_Directions for this task:_ Each line that follows should be printed again exactly as it stands.

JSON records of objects
******
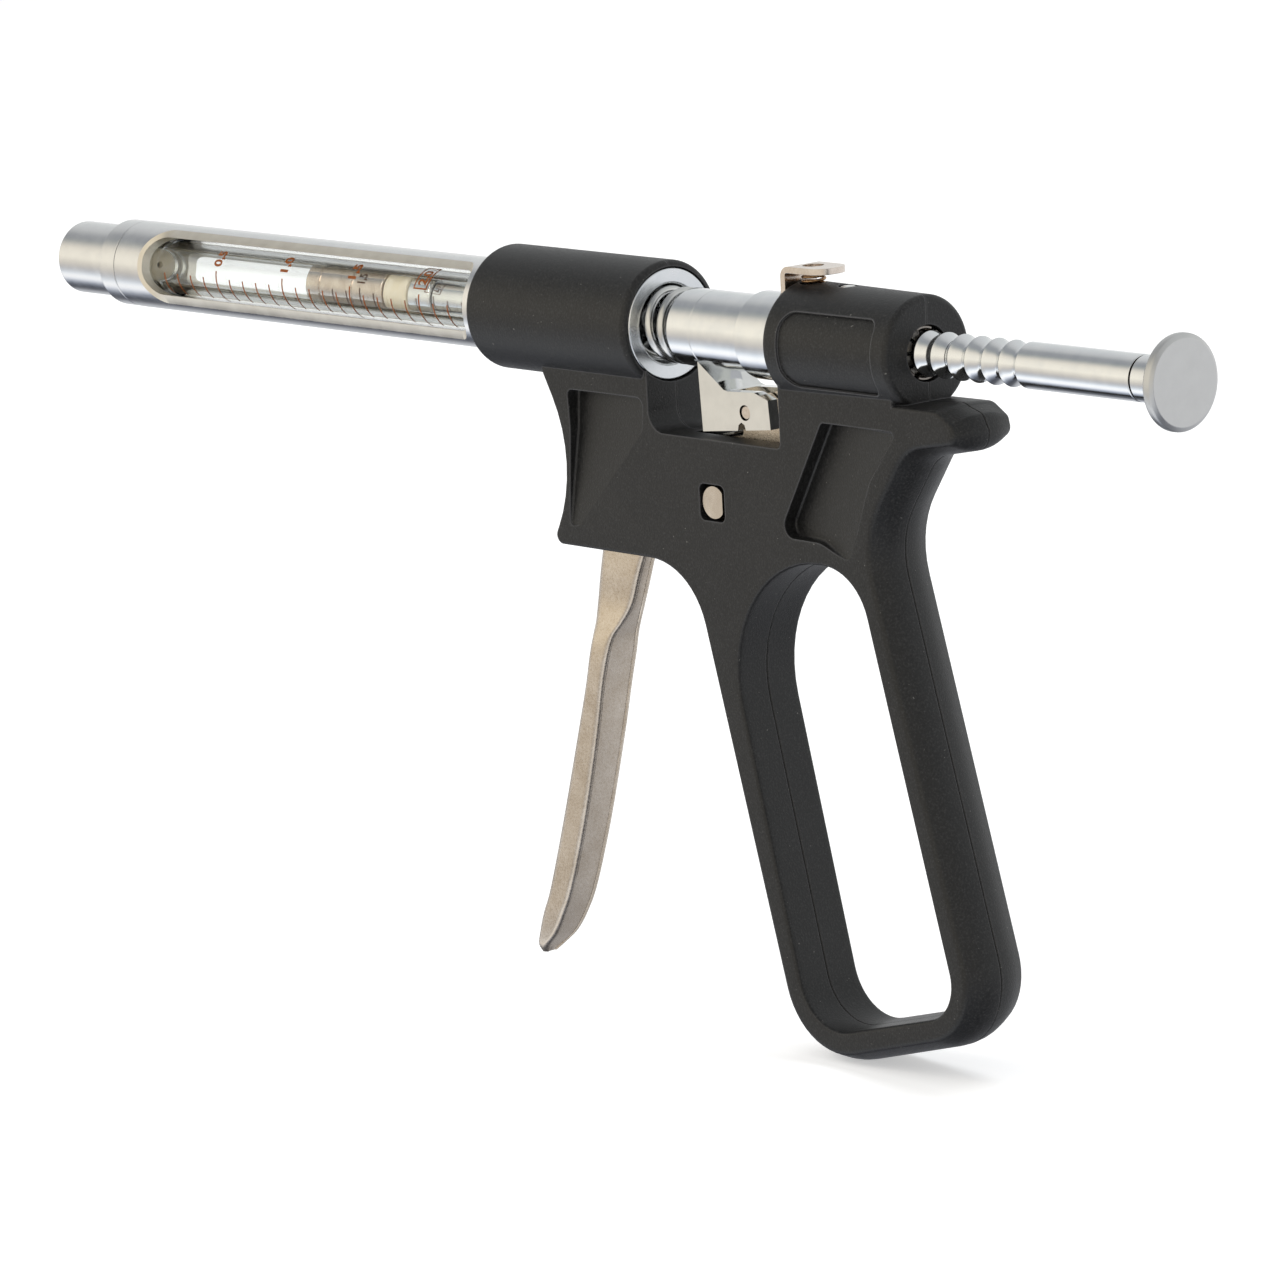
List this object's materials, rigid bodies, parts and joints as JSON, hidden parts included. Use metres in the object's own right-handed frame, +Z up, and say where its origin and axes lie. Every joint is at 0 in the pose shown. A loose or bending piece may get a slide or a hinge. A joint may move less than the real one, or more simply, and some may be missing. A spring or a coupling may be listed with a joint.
{
  "type": "automatic veterinary syringe",
  "caption": "Repeating livestock syringe with a windowed steel barrel round a glass cylinder, a ratchet plunger rod, a pistol grip with an open handle and a finger trigger.",
  "frame": {"origin": "centre of the footprint under the open handle, at its lowest point, halfway between the nose and the thumb knob", "axes": "+X along the barrel from the needle end to the thumb knob, +Y to the syringe's right-hand shell, +Z up"},
  "size_m": [0.2712, 0.0204, 0.1259],
  "materials": {
    "black_polyamide": "black glass-filled moulding, fine grain",
    "satin_steel": "turned and satin polished",
    "zinc_plate": "bright zinc plate",
    "nickel_sheet": "tumbled, warm nickel plate",
    "polished_steel": "polished",
    "spring_steel": "bright drawn wire",
    "bronze_wire": "drawn bronze wire",
    "clear_glass": "clear, with printed scale",
    "cream_ptfe": "smooth",
    "dark_rubber": "moulded",
    "satin_knob": "bead blasted"
  },
  "bodies": {
    "body": {"body_shell_left": "black_polyamide", "body_shell_right": "black_polyamide", "barrel_bush": "zinc_plate", "barrel_tube": "satin_steel", "front_cap": "satin_steel", "needle_cone": "satin_steel", "front_gasket": "cream_ptfe", "glass_barrel": "clear_glass", "rear_gasket": "dark_rubber", "barrel_clamp_ring": "satin_steel", "return_spring": "spring_steel", "lock_spring": "bronze_wire", "rear_guide_bush": "zinc_plate", "guide_screw": "polished_steel", "trigger_pivot_pin": "nickel_sheet"},
    "trigger": {"trigger_lever": "nickel_sheet", "pawl_pin": "nickel_sheet", "pawl_leaf_spring": "spring_steel"},
    "pawl": {"pawl_block": "polished_steel"},
    "sleeve": {"drive_sleeve": "zinc_plate", "rod_catch": "spring_steel"},
    "plunger": {"ribbed_rod": "zinc_plate", "piston_rod": "zinc_plate", "piston": "polished_steel", "piston_ring": "cream_ptfe", "piston_nut": "zinc_plate", "thumb_knob": "satin_knob"},
    "lock": {"lock_plate": "nickel_sheet"}
  },
  "joints": [
    {"name": "trigger_pull", "type": "hinge", "parent": "body", "child": "trigger", "pos_m": [0.0365, 0, 0.0875], "axis": [0, -1, 0], "range_deg": [0, 11.56], "stiffness_Nm_per_rad": 1.5},
    {"name": "pawl_tilt", "type": "hinge", "parent": "trigger", "child": "pawl", "pos_m": [0.0428, 0, 0.10211], "axis": [0, -1, 0], "range_deg": [-6.5, 0.1]},
    {"name": "sleeve_feed", "type": "slide", "parent": "body", "child": "sleeve", "axis": [-1, 0, 0], "range_m": [0, 0.0037], "deforming": ["return_spring"]},
    {"name": "plunger_slide", "type": "slide", "parent": "body", "child": "plunger", "axis": [-1, 0, 0], "range_m": [-0.0309, 0.0418]},
    {"name": "lock_press", "type": "slide", "parent": "body", "child": "lock", "axis": [0, 0, -1], "range_m": [0, 0.0011], "stiffness_N_per_m": 400, "springref_m": -0.001, "deforming": ["lock_spring"]}
  ],
  "couplings": [
    {"joint": "pawl_tilt", "follows": "trigger_pull", "ratio": -0.546},
    {"joint": "sleeve_feed", "follows": "trigger_pull", "m_per_rad": 0.01824}
  ]
}
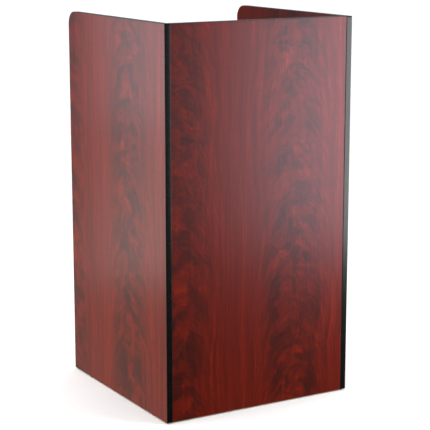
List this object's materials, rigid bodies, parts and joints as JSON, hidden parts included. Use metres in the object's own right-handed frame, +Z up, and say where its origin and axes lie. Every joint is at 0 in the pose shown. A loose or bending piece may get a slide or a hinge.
******
_Response for this exercise:_
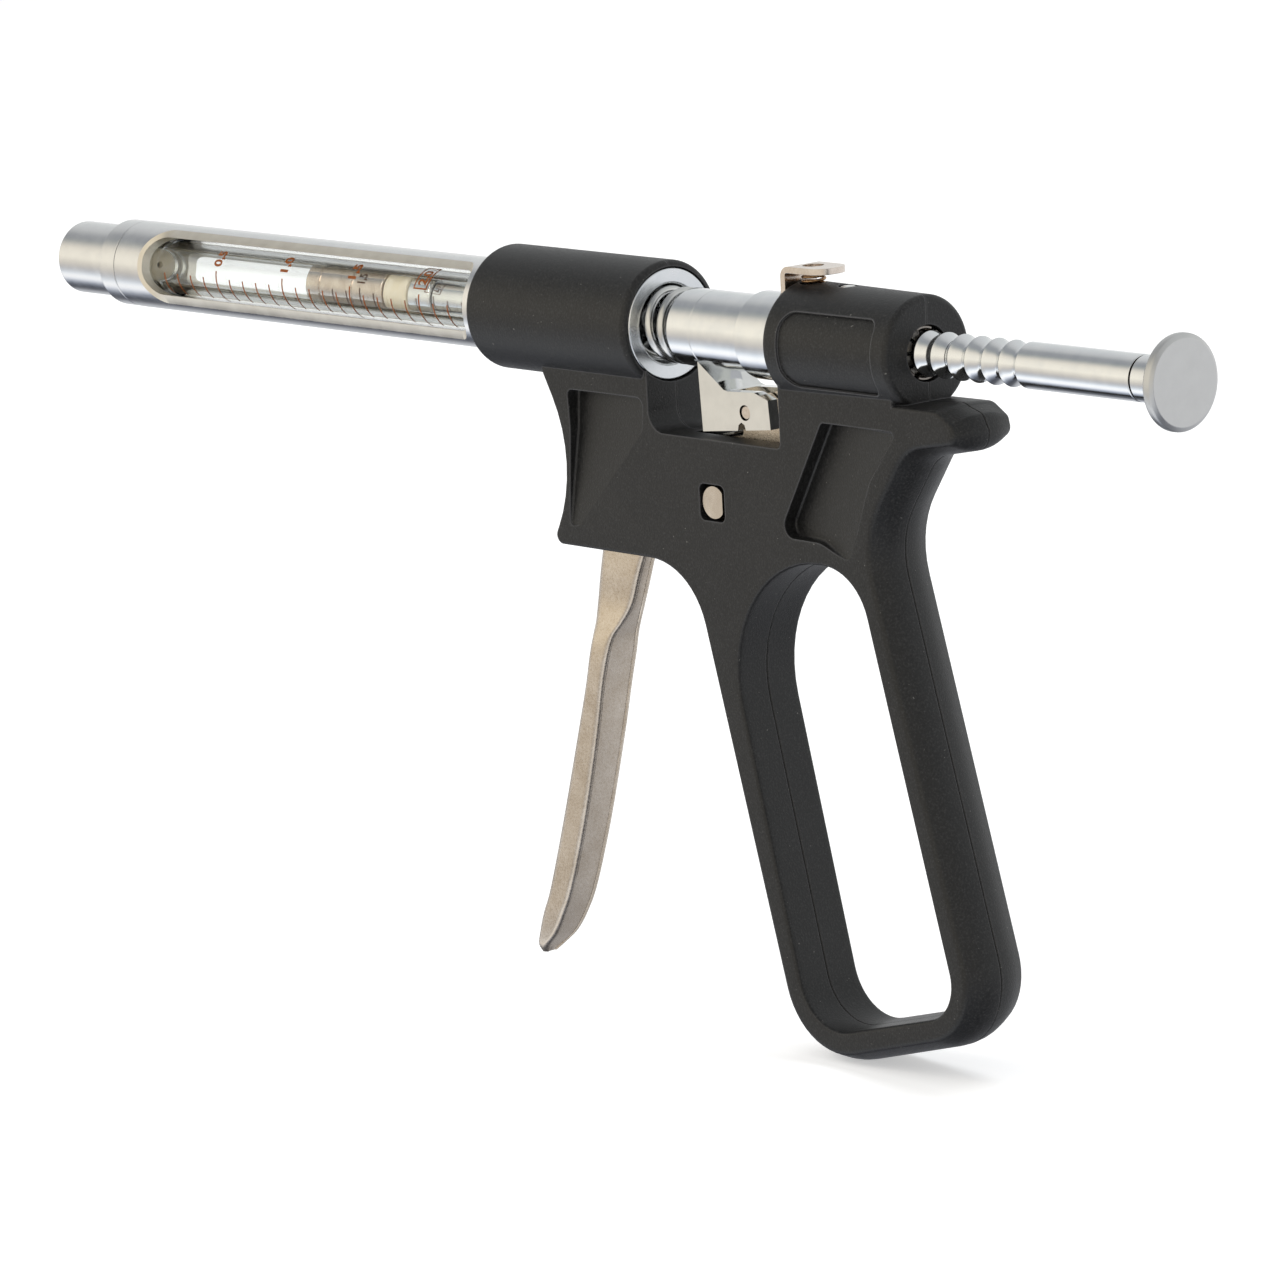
List this object's materials, rigid bodies, parts and joints as JSON, hidden parts included. Use metres in the object's own right-handed frame, +Z up, and say where its origin and axes lie. Every joint is at 0 in the pose shown. A loose or bending piece may get a slide or a hinge. A joint may move less than the real one, or more simply, and some may be missing. A spring or a coupling may be listed with a joint.
{
  "type": "automatic veterinary syringe",
  "caption": "Repeating livestock syringe with a windowed steel barrel round a glass cylinder, a ratchet plunger rod, a pistol grip with an open handle and a finger trigger.",
  "frame": {"origin": "centre of the footprint under the open handle, at its lowest point, halfway between the nose and the thumb knob", "axes": "+X along the barrel from the needle end to the thumb knob, +Y to the syringe's right-hand shell, +Z up"},
  "size_m": [0.2712, 0.0204, 0.1259],
  "materials": {
    "black_polyamide": "black glass-filled moulding, fine grain",
    "satin_steel": "turned and satin polished",
    "zinc_plate": "bright zinc plate",
    "nickel_sheet": "tumbled, warm nickel plate",
    "polished_steel": "polished",
    "spring_steel": "bright drawn wire",
    "bronze_wire": "drawn bronze wire",
    "clear_glass": "clear, with printed scale",
    "cream_ptfe": "smooth",
    "dark_rubber": "moulded",
    "satin_knob": "bead blasted"
  },
  "bodies": {
    "body": {"body_shell_left": "black_polyamide", "body_shell_right": "black_polyamide", "barrel_bush": "zinc_plate", "barrel_tube": "satin_steel", "front_cap": "satin_steel", "needle_cone": "satin_steel", "front_gasket": "cream_ptfe", "glass_barrel": "clear_glass", "rear_gasket": "dark_rubber", "barrel_clamp_ring": "satin_steel", "return_spring": "spring_steel", "lock_spring": "bronze_wire", "rear_guide_bush": "zinc_plate", "guide_screw": "polished_steel", "trigger_pivot_pin": "nickel_sheet"},
    "trigger": {"trigger_lever": "nickel_sheet", "pawl_pin": "nickel_sheet", "pawl_leaf_spring": "spring_steel"},
    "pawl": {"pawl_block": "polished_steel"},
    "sleeve": {"drive_sleeve": "zinc_plate", "rod_catch": "spring_steel"},
    "plunger": {"ribbed_rod": "zinc_plate", "piston_rod": "zinc_plate", "piston": "polished_steel", "piston_ring": "cream_ptfe", "piston_nut": "zinc_plate", "thumb_knob": "satin_knob"},
    "lock": {"lock_plate": "nickel_sheet"}
  },
  "joints": [
    {"name": "trigger_pull", "type": "hinge", "parent": "body", "child": "trigger", "pos_m": [0.0365, 0, 0.0875], "axis": [0, -1, 0], "range_deg": [0, 11.56], "stiffness_Nm_per_rad": 1.5},
    {"name": "pawl_tilt", "type": "hinge", "parent": "trigger", "child": "pawl", "pos_m": [0.0428, 0, 0.10211], "axis": [0, -1, 0], "range_deg": [-6.5, 0.1]},
    {"name": "sleeve_feed", "type": "slide", "parent": "body", "child": "sleeve", "axis": [-1, 0, 0], "range_m": [0, 0.0037], "deforming": ["return_spring"]},
    {"name": "plunger_slide", "type": "slide", "parent": "body", "child": "plunger", "axis": [-1, 0, 0], "range_m": [-0.0309, 0.0418]},
    {"name": "lock_press", "type": "slide", "parent": "body", "child": "lock", "axis": [0, 0, -1], "range_m": [0, 0.0011], "stiffness_N_per_m": 400, "springref_m": -0.001, "deforming": ["lock_spring"]}
  ],
  "couplings": [
    {"joint": "pawl_tilt", "follows": "trigger_pull", "ratio": -0.546},
    {"joint": "sleeve_feed", "follows": "trigger_pull", "m_per_rad": 0.01824}
  ]
}
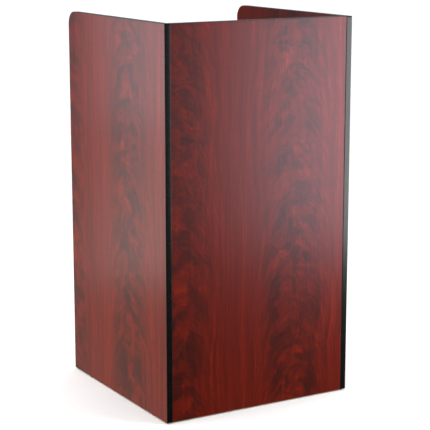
List this object's materials, rigid bodies, parts and joints as JSON, hidden parts included. Use metres in the object's own right-handed frame, +Z up, and say where its origin and axes lie. Every joint is at 0 in the pose shown. A loose or bending piece may get a slide or a hinge.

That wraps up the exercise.